Yawen Ludden will read her paper "Music, Culture, and the Cultural Revolution: From Beijing Opera to Model Opera." at the Annual Meeting of the American Musicological Society this November in Philadelphia. She received a Travel Grant from the A.M.S. to help support her trip. Earlier this summer, she delivered a guest lecture at Shanghai Normal University, entitled "Reading Between the Lines: The Opera Nixon in China and its Libretto, Music and Stage Setting."

Kevin Kehrberg published "Researching Southern Gospel Music in Kentucky and Tennessee" in The Bulletin of the Society for American Music 35, no. 2 (Spring 2009). He also presented two papers: "Sacred Popular Song in America: A Case Study of Albert E. Brumley’s ‘I'll Fly Away,’" at the International Association for the Study of Popular Music 15th Biennial Conference, July 13-17 at the University of Liverpool, England, and "‘I’ll Fly Away’: The Peculiar History of a Country Gospel Standard," at the 26th Annual International Country Music Conference, May 21-23 in Nashville, TN. Kevin received a Dissertation Year Fellowship from the University of Kentucky Graduate School to work on his study of Albert Brumley.
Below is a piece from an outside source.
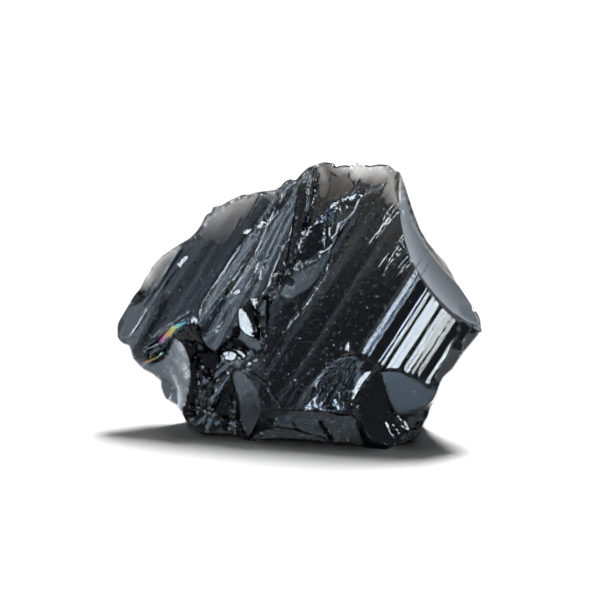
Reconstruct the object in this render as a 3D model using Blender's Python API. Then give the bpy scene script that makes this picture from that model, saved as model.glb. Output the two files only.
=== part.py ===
"""Obsidian chunk: one hand-sized piece of volcanic glass, knapped by nature.

The chunk starts as a plain block. Flat fracture planes cleave the block to a
leaning slab that is thick at the foot and thin along its top and left edges.
Shallow balls of empty space then scoop out the shell-shaped flake scars.
Lengths are in millimetres and are turned into metres when the mesh is made.
+X is to the right, +Y is to the back and +Z is up. The origin is the middle
of the bounding box, on the surface that the chunk rests on.
"""

import math

import bmesh
import bpy
from mathutils import Matrix, Vector

NAME = "obsidian_chunk"
MM = 0.001

# The overall size, which the outermost tips are snapped off to.
WIDTH = 85.6
DEPTH = 30.0
HEIGHT = 63.2

# Each fracture plane: a point on it, then the compass azimuth (0 faces the front,
# 90 faces the right) and the elevation of the way it faces, in degrees.
FRACTURE_PLANES = {
    "right_face": ((1.3, 7.7, 59.5), -15.0, 20.8),
    "left_face": ((1.3, 7.7, 59.5), -18.4, 21.0),
    "striped_face": ((21.9, -8.6, 32.3), -1.3, 13.3),
    "front_foot": ((0.8, -11.8, 8.1), -13.0, -12.5),
    "front_left_foot": ((-10.8, -9.9, 0.0), -18.0, 4.0),
    "side_right": ((33.2, -4.5, 45.4), 90.5, 27.9),
    "under_right": ((37.9, -15.3, 23.1), 59.6, -33.4),
    "under_right_low": ((30.4, -16.3, 9.4), 65.0, -17.7),
    "under_left": ((-32.8, 1.2, 12.8), -61.9, -29.1),
    "back_left_tip": ((-39.4, 9.4, 30.3), -167.0, -5.8),
    "back_left": ((-26.6, 11.8, 46.9), -176.8, 1.7),
    "back_top_left": ((-6.8, 9.9, 58.4), 173.6, 7.7),
    "back_top": ((13.9, 5.8, 63.4), 165.7, 12.2),
    "back_foot": ((4.8, 15.9, 8.7), 172.0, -16.0),
    "back_left_foot": ((-27.2, 12.6, 14.7), -155.0, -14.0),
    "back_right_foot": ((34.8, 5.6, 15.7), 122.0, -14.0),
}

# Each flake scar: the deepest point of its bowl, the way the bowl faces (azimuth and
# elevation), how far its long axis leans to the left of upright, then the half
# length and half width of its mouth and its depth.
FLAKE_SCARS = {
    "right_hollow": ((29.9, 3.1, 42.7), 60.0, 27.8, 0.0, 22.2, 22.2, 6.0),
    "bowl": ((23.4, -10.9, 11.0), 4.0, 4.0, 0.0, 8.9, 8.6, 3.8),
    "left_scallop": ((-31.5, -0.8, 13.3), -45.0, -8.0, 10.0, 11.5, 9.0, 4.0),
    "under_right_chip": ((33.6, -11.0, 16.6), 66.0, -24.0, 0.0, 9.0, 8.5, 2.8),
    "lens": ((-12.4, -8.9, 10.3), -25.0, 0.0, 12.0, 8.5, 4.4, 1.4),
    "ledge": ((5.6, 1.2, 43.7), -14.0, 10.0, -42.0, 15.0, 4.2, 1.2),
    "back_shell": ((6.0, 10.4, 33.7), 168.0, 6.0, 25.0, 22.0, 15.0, 2.4),
    "back_left_shell": ((-21.0, 10.8, 24.7), -172.0, -1.0, -30.0, 17.0, 11.0, 1.8),
    "back_foot_shell": ((21.0, 9.5, 9.7), 150.0, -4.0, 60.0, 13.0, 9.0, 1.9),
}

SCAR_SEGMENTS = 56
SCAR_RINGS = 28

BLACK_GLASS = (0.018, 0.018, 0.021, 1.0)
GLASS_ROUGHNESS = 0.08
GLASS_IOR = 1.49


def facing(azimuth, elevation):
    """The unit vector that a surface with this azimuth and elevation faces."""
    turn = math.radians(azimuth)
    lift = math.radians(elevation)
    return Vector(
        (
            math.sin(turn) * math.cos(lift),
            -math.cos(turn) * math.cos(lift),
            math.sin(lift),
        )
    )


def clear_scene():
    for old in list(bpy.data.objects):
        bpy.data.objects.remove(old, do_unlink=True)


def new_collection(name):
    collection = bpy.data.collections.new(name)
    bpy.context.scene.collection.children.link(collection)
    return collection


def add_object(name, mesh, collection):
    made = bpy.data.objects.new(name, mesh)
    collection.objects.link(made)
    return made


def glass_material():
    material = bpy.data.materials.new("black_volcanic_glass")
    material.use_nodes = True
    shader = material.node_tree.nodes["Principled BSDF"]
    shader.inputs["Base Color"].default_value = BLACK_GLASS
    shader.inputs["Roughness"].default_value = GLASS_ROUGHNESS
    shader.inputs["Metallic"].default_value = 0.0
    shader.inputs["IOR"].default_value = GLASS_IOR
    return material


def cleave(block, point, normal):
    """Splits the block along a plane and keeps the side behind the plane."""
    bmesh.ops.bisect_plane(
        block,
        geom=block.verts[:] + block.edges[:] + block.faces[:],
        dist=1e-7,
        plane_co=point,
        plane_no=normal,
        clear_outer=True,
    )
    rim = [edge for edge in block.edges if edge.is_boundary]
    if rim:
        bmesh.ops.holes_fill(block, edges=rim, sides=0)


def cleaved_block():
    """The box of the overall size, split along every fracture plane."""
    block = bmesh.new()
    size = Matrix.Diagonal((WIDTH * MM, DEPTH * MM, HEIGHT * MM, 1.0))
    lift = Matrix.Translation((0.0, 0.0, HEIGHT * MM / 2))
    bmesh.ops.create_cube(block, size=1.0, matrix=lift @ size)
    for point, azimuth, elevation in FRACTURE_PLANES.values():
        cleave(block, Vector(point) * MM, facing(azimuth, elevation))
    bmesh.ops.recalc_face_normals(block, faces=block.faces[:])
    mesh = bpy.data.meshes.new(NAME)
    block.to_mesh(mesh)
    block.free()
    return mesh


def scar_cutter(name, deepest, azimuth, elevation, roll, half_length, half_width, depth):
    """A stretched ball whose shallow cap is the bowl of one flake scar."""
    radius = (half_width**2 + depth**2) / (2 * depth)
    stretch = half_length / half_width
    outward = facing(azimuth, elevation)
    turn = outward.to_track_quat("Z", "Y") @ Matrix.Rotation(math.radians(roll), 3, "Z").to_quaternion()
    ball = bmesh.new()
    bmesh.ops.create_uvsphere(ball, u_segments=SCAR_SEGMENTS, v_segments=SCAR_RINGS, radius=radius * MM)
    bmesh.ops.scale(ball, vec=(1.0, stretch, 1.0), verts=ball.verts[:])
    mesh = bpy.data.meshes.new(f"scar_{name}")
    ball.to_mesh(mesh)
    ball.free()
    cutter = bpy.data.objects.new(f"scar_{name}", mesh)
    cutter.rotation_mode = "QUATERNION"
    cutter.rotation_quaternion = turn
    cutter.location = (Vector(deepest) + outward * radius) * MM
    cutter.hide_render = True
    cutter.display_type = "WIRE"
    return cutter


def scoop_scars(chunk, cutters):
    for name, shape in FLAKE_SCARS.items():
        cutter = scar_cutter(name, *shape)
        cutters.objects.link(cutter)
        scoop = chunk.modifiers.new(f"scoop_{name}", "BOOLEAN")
        scoop.operation = "DIFFERENCE"
        scoop.solver = "EXACT"
        scoop.object = cutter


def build():
    clear_scene()
    parts = new_collection(NAME)
    cutters = new_collection("cutters")
    cutters.hide_render = True
    chunk = add_object(NAME, cleaved_block(), parts)
    chunk.data.materials.append(glass_material())
    scoop_scars(chunk, cutters)


build()
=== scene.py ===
"""The looks of the obsidian chunk: black volcanic glass, built around its CAD solid.

The stone is one closed mesh. It is drawn in sight coordinates: u runs right and v
runs up in the plane through AIM that faces the camera, and w runs away from it, all
in millimetres. A front sheet and a back sheet, each a depth over (u, v), meet along
the stone's outline. in_space() takes sight coordinates to the frame of the CAD model.
Along the striae, s runs across them and t along them.
"""

import math

import bpy
import numpy as np
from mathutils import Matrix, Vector


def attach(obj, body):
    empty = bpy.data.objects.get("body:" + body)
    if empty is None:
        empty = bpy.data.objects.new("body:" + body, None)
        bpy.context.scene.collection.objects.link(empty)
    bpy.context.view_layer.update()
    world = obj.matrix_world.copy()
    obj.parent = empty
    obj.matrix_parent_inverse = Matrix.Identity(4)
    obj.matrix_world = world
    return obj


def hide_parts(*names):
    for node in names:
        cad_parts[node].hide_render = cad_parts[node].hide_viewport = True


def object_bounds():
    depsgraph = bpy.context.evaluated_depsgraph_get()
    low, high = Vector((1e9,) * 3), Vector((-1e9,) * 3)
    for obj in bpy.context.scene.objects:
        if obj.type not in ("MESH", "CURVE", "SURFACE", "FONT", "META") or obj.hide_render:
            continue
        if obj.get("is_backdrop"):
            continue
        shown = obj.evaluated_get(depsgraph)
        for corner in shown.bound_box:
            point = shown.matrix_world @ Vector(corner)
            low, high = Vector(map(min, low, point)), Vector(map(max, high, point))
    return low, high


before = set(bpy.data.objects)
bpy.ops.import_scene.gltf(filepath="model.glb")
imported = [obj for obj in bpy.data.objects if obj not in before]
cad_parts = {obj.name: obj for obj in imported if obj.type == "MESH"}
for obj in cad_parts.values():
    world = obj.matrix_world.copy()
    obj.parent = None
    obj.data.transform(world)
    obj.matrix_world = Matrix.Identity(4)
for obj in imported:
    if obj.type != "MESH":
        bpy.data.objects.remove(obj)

cad_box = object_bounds()

NAME = "obsidian_chunk_glass"
MM = 0.001

# ---- the sight frame ----
AIM = np.array([0.8, -2.36, 32.4])
ELEVATION = 12
DISTANCE = 386
LENS = 100
SENSOR = 36
PICTURE_MIDDLE = 300
PX = 0.2316  # mm at AIM to each pixel of the photograph

TILT = math.radians(ELEVATION)
RIGHT = np.array([1, 0, 0])
LIFT = np.array([0, math.sin(TILT), math.cos(TILT)])
AWAY = np.array([0, math.cos(TILT), -math.sin(TILT)])
EYE = AIM - DISTANCE * AWAY


def spot(x, y):
    """The (u, v) of a pixel of the photograph."""
    return (x - PICTURE_MIDDLE) * PX, (PICTURE_MIDDLE - y) * PX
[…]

Nikos Pappas, 2007-08 winner of the Alvin H. Johnson AMS 50 Dissertation Year Fellowship from the American Musicological Society, and then of a 2008-2009 Mellon Dissertation Fellowship from the American Council of Learned Societies, has now been awarded the Rey M. Longyear Dissertation Fellowship, to complete his dissertation entitled “Patterns in the Sacred Musical Culture of the American South and West (1760-1860)”. In  July 2009, Nikos read his paper “Old Time Fiddling in the Upland South” at the Annual Gathering of  American Mensa in Pittsburgh, Pa.  He also has several forthcoming publications: a review of Hymnology in the Service of the Church: Essays in Honor of Harry Eskew, edited by Paul R. Powell (Fenton) in American Music, 2010; an article on "New Harmony" in The New Grove Dictionary of American Music, 2nd ed., Oxford Univeristy Press, 2010; and a paper entitled “Public Music Making, Concert Life, and Composition in Kentucky during the Early Nationalist Period” in the Conference Proceedings for the Bale Boone Symposium (Lexington: University Press of Kentucky, 2010).  Works that Nikos edited have been performed by members of the Lexington Philharmonic Orchestra as part of a Lincoln Bicentennial Project entitled “The Antebellum Kentucky Social Dance Orchestra: A Selection of Kentucky Compositions from the Lincoln Era (1830-1855),” and he also served as a consultant for the 35th Season of Early Music New York, directed by Frederick Renz. Nikos was featured in the Winter 2009 issue of Odyssey, the University of Kentucky’s research magazine.